**Description of the task**
Print all the entries verbatim.

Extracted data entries
— BEGIN —
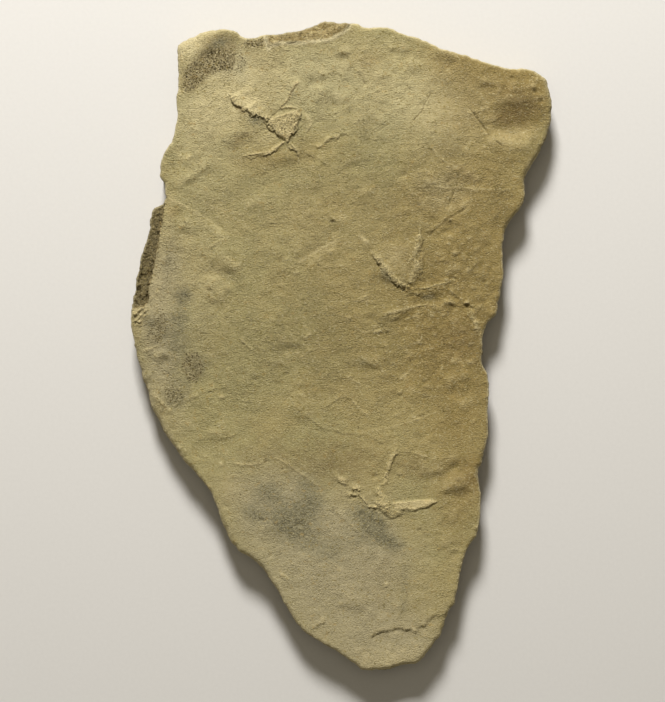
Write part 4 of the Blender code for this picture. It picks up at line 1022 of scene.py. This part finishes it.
    def stain(self):
        """Lays the stains, films and blooms and the patches of painted shade, and sinks the porous patches.
        """
        for name, spots in STAINS.items():
            for x, y, half_x, half_y, turn, strength in spots:
                self.masks[name] += strength * blot(self.xy, x, y, half_x, half_y, turn)
        for strength, outline in POROUS_PATCH:
            outline = np.asarray(outline, float)
            ragged = 0.5 * grain(self.xy, 1.7, 53) + 0.3 * grain(self.xy, 0.8, 54)
            depth = depth_inside(self.xy, outline) + ragged
            self.raise_mask("porous", EVERYWHERE, strength * smooth(0.5 + depth / 1.6))
        self.height -= 0.25 * self.masks["porous"]

    def level_off(self):
        """Keeps the tallest relief within the stone's thickness."""
        over = self.height - FACE_LEVEL - RELIEF_LIMIT
        held = FACE_LEVEL + RELIEF_LIMIT + RELIEF_SPARE * np.tanh(over / RELIEF_SPARE)
        self.height = np.where(over > 0.0, held, self.height)

    def shape(self):
        """Builds the whole face up, in the order that its features lie over one another."""
        for add, rows in (
            (self.add_swell, SWELLS),
            (self.add_fold, FOLDS),
            (self.add_step, STEPS),
            (self.add_pad, PADS),
            (self.add_toe, TOES),
            (self.add_ridge, RIDGES),
            (self.add_crack, CRACKS),
            (self.add_dot, DOTS),
        ):
            for row in rows:
                add(*row)
        self.scatter_bumps()
        self.scatter_creases()
        self.roughen()
        self.stain()
        self.level_off()
        self.break_flake()
        self.break_chip()
        self.break_ledge()
        self.find_hollows()
        self.wear_rim()
        self.masks["plain"] = 1.0 - self.masks["broken"]


# ---------------------------------------------------------------------------------------------------------
# The stone's mesh.


def cad_outline():
    """The CAD slab's outline at its widest, counter-clockwise, in millimetres."""
    shape = bmesh.new()
    shape.from_mesh(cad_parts[SLAB_NODE].data)
    bmesh.ops.remove_doubles(shape, verts=shape.verts, dist=1e-6)
    cut = bmesh.ops.bisect_plane(
        shape,
        geom=[*shape.verts, *shape.edges, *shape.faces],
        dist=1e-7,
        plane_co=(0.0, 0.0, OUTLINE_CUT * MM),
        plane_no=(0.0, 0.0, 1.0),
        clear_inner=True,
        clear_outer=True,
    )
    verts = [part for part in cut["geom_cut"] if isinstance(part, bmesh.types.BMVert)]
    start = max(verts, key=lambda vert: vert.co.x)
    loop, last, here = [start], None, start
    while True:
        onward = [e.other_vert(here) for e in here.link_edges if e.other_vert(here) is not last]
        last, here = here, onward[0]
        if here is start:
            break
        loop.append(here)
    points = np.array([vert.co[:2] for vert in loop]) / MM
    shape.free()
    x, y = points.T
    turn = np.sum(x * np.roll(y, -1) - y * np.roll(x, -1))
    return points if turn > 0 else points[::-1]


def closed_resample(loop, step):
    """Points at even steps round a closed loop."""
    return even_points(closed(loop), step)[:-1]


def closed_blur(values, reach):
    """Averages round a closed loop, over this many points either way."""
    weights = np.exp(-0.5 * (np.arange(-3 * reach, 3 * reach + 1) / reach) ** 2)
    weights /= weights.sum()
    padded = np.concatenate([values[-3 * reach :], values, values[: 3 * reach]])
    return np.column_stack([np.convolve(column, weights, "valid") for column in padded.T])


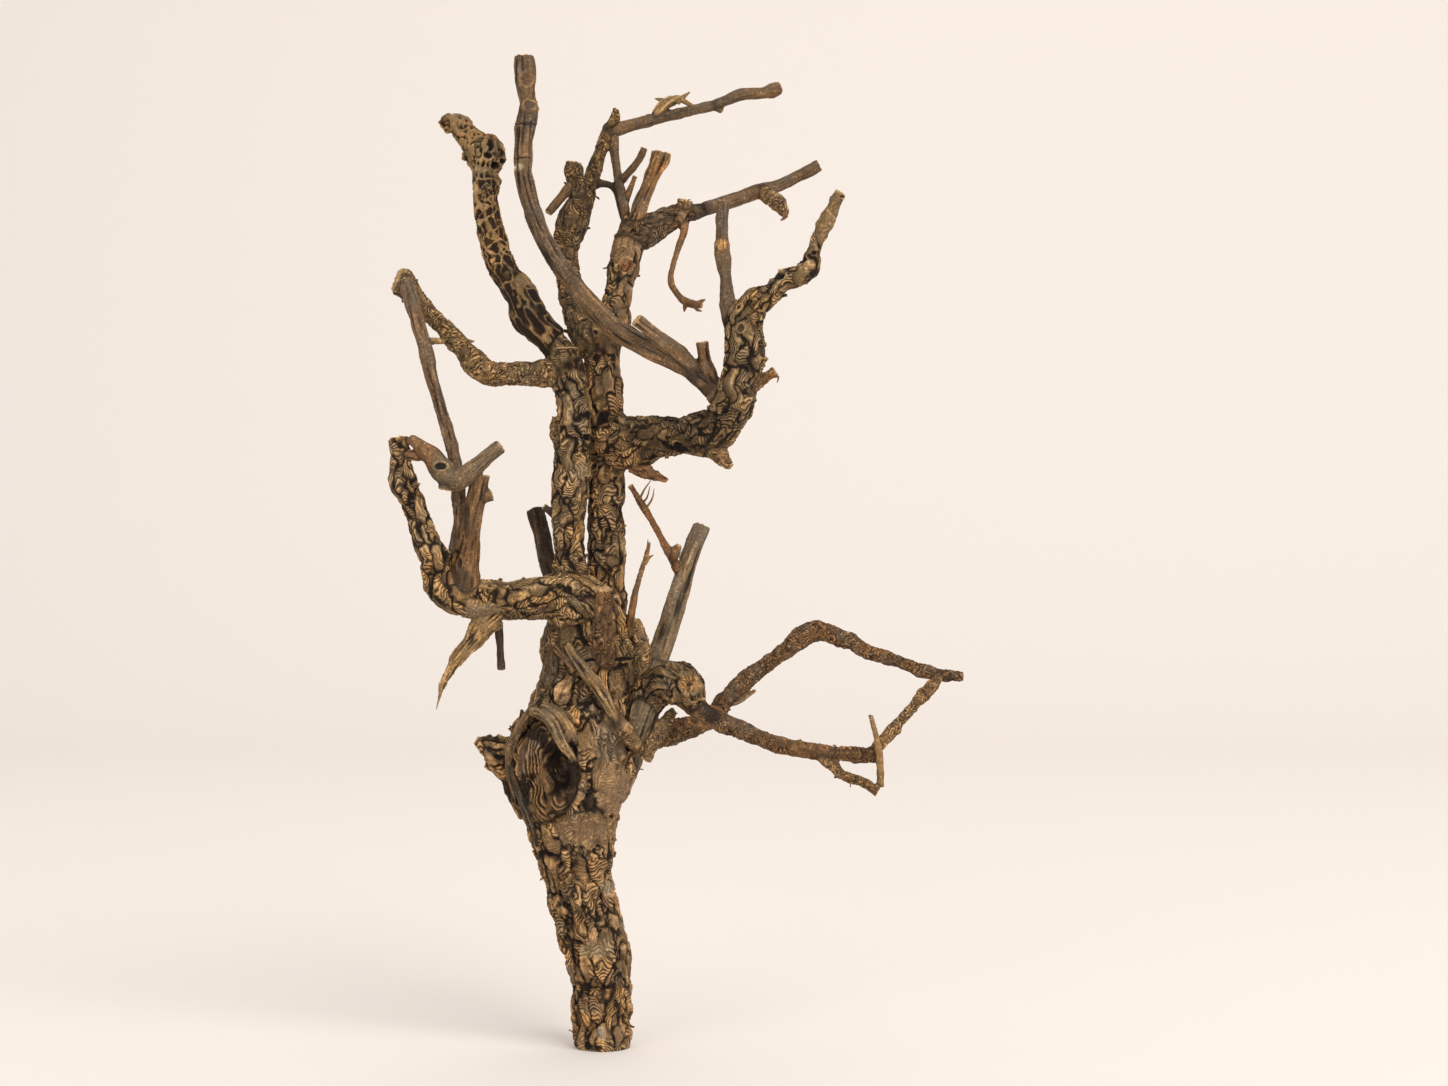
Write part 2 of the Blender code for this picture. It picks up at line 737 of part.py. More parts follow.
— END —
**Exercise answer**
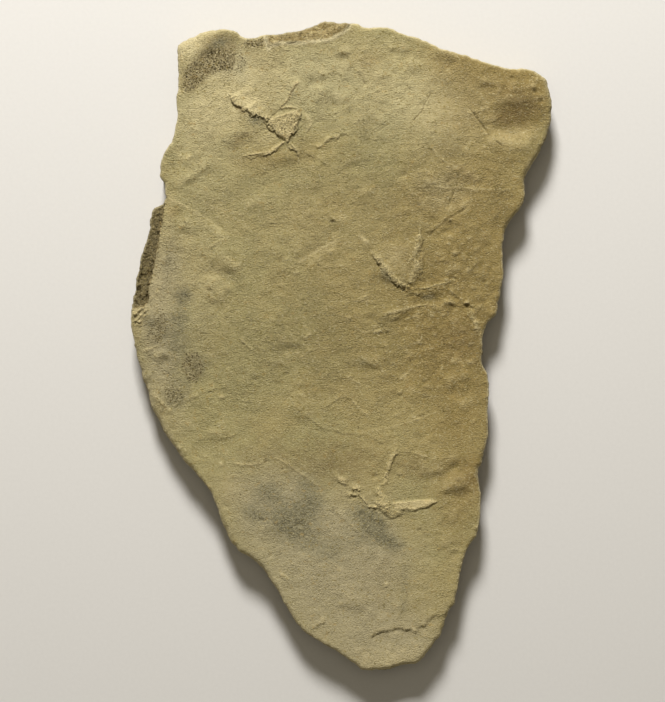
Write part 4 of the Blender code for this picture. It picks up at line 1022 of scene.py. This part finishes it.
    def stain(self):
        """Lays the stains, films and blooms and the patches of painted shade, and sinks the porous patches.
        """
        for name, spots in STAINS.items():
            for x, y, half_x, half_y, turn, strength in spots:
                self.masks[name] += strength * blot(self.xy, x, y, half_x, half_y, turn)
        for strength, outline in POROUS_PATCH:
            outline = np.asarray(outline, float)
            ragged = 0.5 * grain(self.xy, 1.7, 53) + 0.3 * grain(self.xy, 0.8, 54)
            depth = depth_inside(self.xy, outline) + ragged
            self.raise_mask("porous", EVERYWHERE, strength * smooth(0.5 + depth / 1.6))
        self.height -= 0.25 * self.masks["porous"]

    def level_off(self):
        """Keeps the tallest relief within the stone's thickness."""
        over = self.height - FACE_LEVEL - RELIEF_LIMIT
        held = FACE_LEVEL + RELIEF_LIMIT + RELIEF_SPARE * np.tanh(over / RELIEF_SPARE)
        self.height = np.where(over > 0.0, held, self.height)

    def shape(self):
        """Builds the whole face up, in the order that its features lie over one another."""
        for add, rows in (
            (self.add_swell, SWELLS),
            (self.add_fold, FOLDS),
            (self.add_step, STEPS),
            (self.add_pad, PADS),
            (self.add_toe, TOES),
            (self.add_ridge, RIDGES),
            (self.add_crack, CRACKS),
            (self.add_dot, DOTS),
        ):
            for row in rows:
                add(*row)
        self.scatter_bumps()
        self.scatter_creases()
        self.roughen()
        self.stain()
        self.level_off()
        self.break_flake()
        self.break_chip()
        self.break_ledge()
        self.find_hollows()
        self.wear_rim()
        self.masks["plain"] = 1.0 - self.masks["broken"]


# ---------------------------------------------------------------------------------------------------------
# The stone's mesh.


def cad_outline():
    """The CAD slab's outline at its widest, counter-clockwise, in millimetres."""
    shape = bmesh.new()
    shape.from_mesh(cad_parts[SLAB_NODE].data)
    bmesh.ops.remove_doubles(shape, verts=shape.verts, dist=1e-6)
    cut = bmesh.ops.bisect_plane(
        shape,
        geom=[*shape.verts, *shape.edges, *shape.faces],
        dist=1e-7,
        plane_co=(0.0, 0.0, OUTLINE_CUT * MM),
        plane_no=(0.0, 0.0, 1.0),
        clear_inner=True,
        clear_outer=True,
    )
    verts = [part for part in cut["geom_cut"] if isinstance(part, bmesh.types.BMVert)]
    start = max(verts, key=lambda vert: vert.co.x)
    loop, last, here = [start], None, start
    while True:
        onward = [e.other_vert(here) for e in here.link_edges if e.other_vert(here) is not last]
        last, here = here, onward[0]
        if here is start:
            break
        loop.append(here)
    points = np.array([vert.co[:2] for vert in loop]) / MM
    shape.free()
    x, y = points.T
    turn = np.sum(x * np.roll(y, -1) - y * np.roll(x, -1))
    return points if turn > 0 else points[::-1]


def closed_resample(loop, step):
    """Points at even steps round a closed loop."""
    return even_points(closed(loop), step)[:-1]


def closed_blur(values, reach):
    """Averages round a closed loop, over this many points either way."""
    weights = np.exp(-0.5 * (np.arange(-3 * reach, 3 * reach + 1) / reach) ** 2)
    weights /= weights.sum()
    padded = np.concatenate([values[-3 * reach :], values, values[: 3 * reach]])
    return np.column_stack([np.convolve(column, weights, "valid") for column in padded.T])


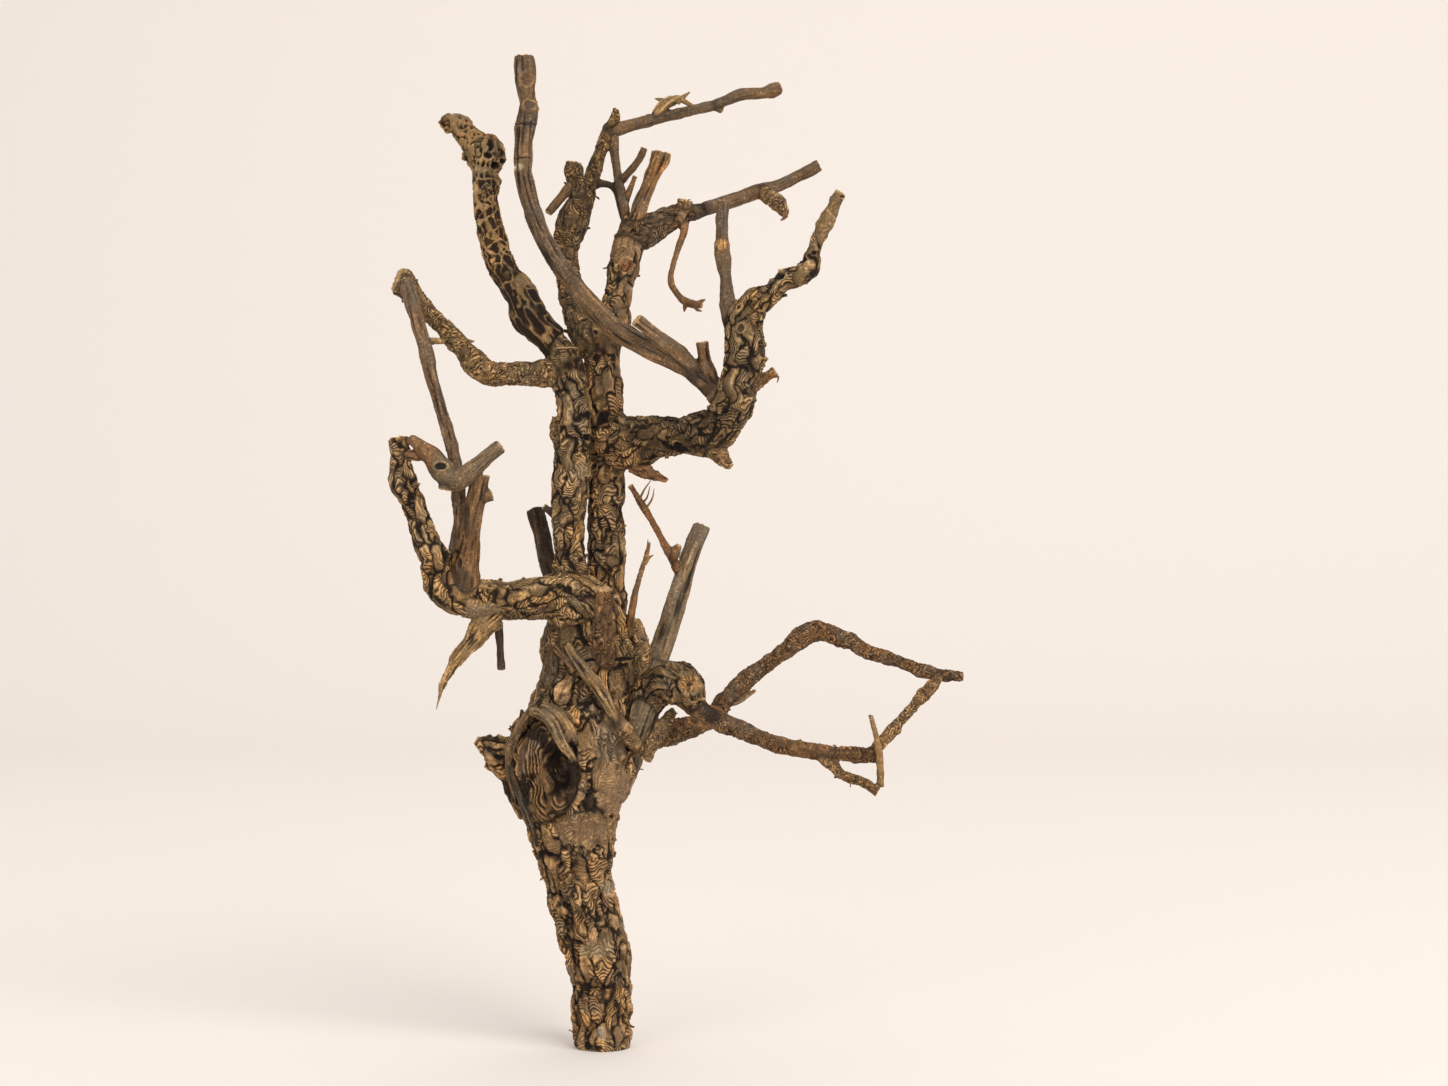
Write part 2 of the Blender code for this picture. It picks up at line 737 of part.py. More parts follow.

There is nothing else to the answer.